Bacon et la méthode des sciences naturelles.

Il n’y a guère dans l’histoire de la philosophie de nom qui ait fait plus de bruit que celui de François Bacon. Pour l’auteur de l’Instauratio magna, la gloire est venue vite et a duré. Si les adversaires ne lui ont jamais manqué, le nombre de ses admirateurs a toujours été plus grand encore, de sorte que le murmure des jugements sévères était couvert par le concert des éloges. Il semble que depuis un temps un revirement d’opinion se soit produit : les louanges n’ont pas cessé, mais ce sont maintenant les critiques qui retentissent et prédominent ; on dirait que, contrairement aux lois ordinaires de la perspective historique, la figure de Bacon diminue à mesure qu’on la regarde de plus loin.

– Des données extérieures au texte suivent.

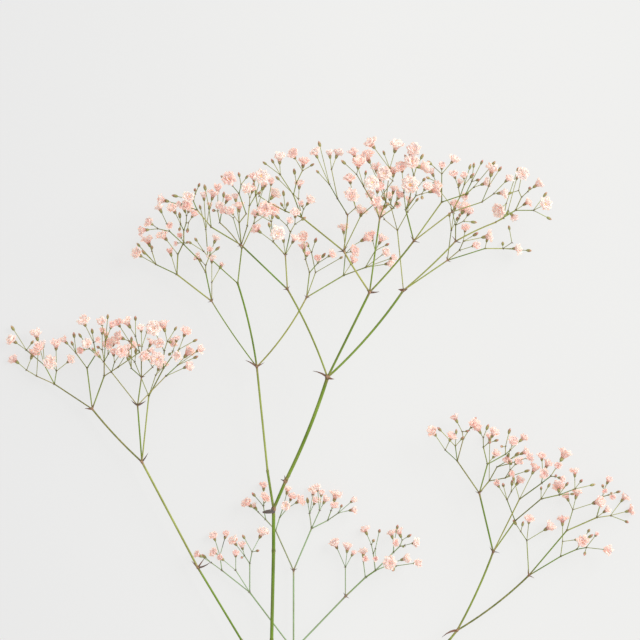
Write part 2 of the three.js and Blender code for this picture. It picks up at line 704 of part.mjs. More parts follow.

Veut-on n’écouter que les savants, et les plus illustres ? Quelle différence, par exemple, entre le langage de Laplace et celui de M. Claude Bernard, entre les paroles enthousiastes de d’Alembert et les reproches tantôt amers, tantôt méprisants de M. Justus de Liebig !C’est à se demander si ces esprits éminents apprécient la même doctrine et jugent le même génie. Aux yeux de d’Alembert, François Bacon est un grand homme « dont les ouvrages si justement estimés et plus estimés encore qu’ils ne sont connus, méritent encore plus notre lecture que nos éloges[1]. » Or, parmi ces ouvrages, le Nouvel organe des sciences est celui que d’Alembert place le plus haut. Tout autre est le sentiment de M. Claude Bernard. « Ceux, dit-il, qui ont

  1. Discours préliminaire de l’Encyclopédie, 2e  partie.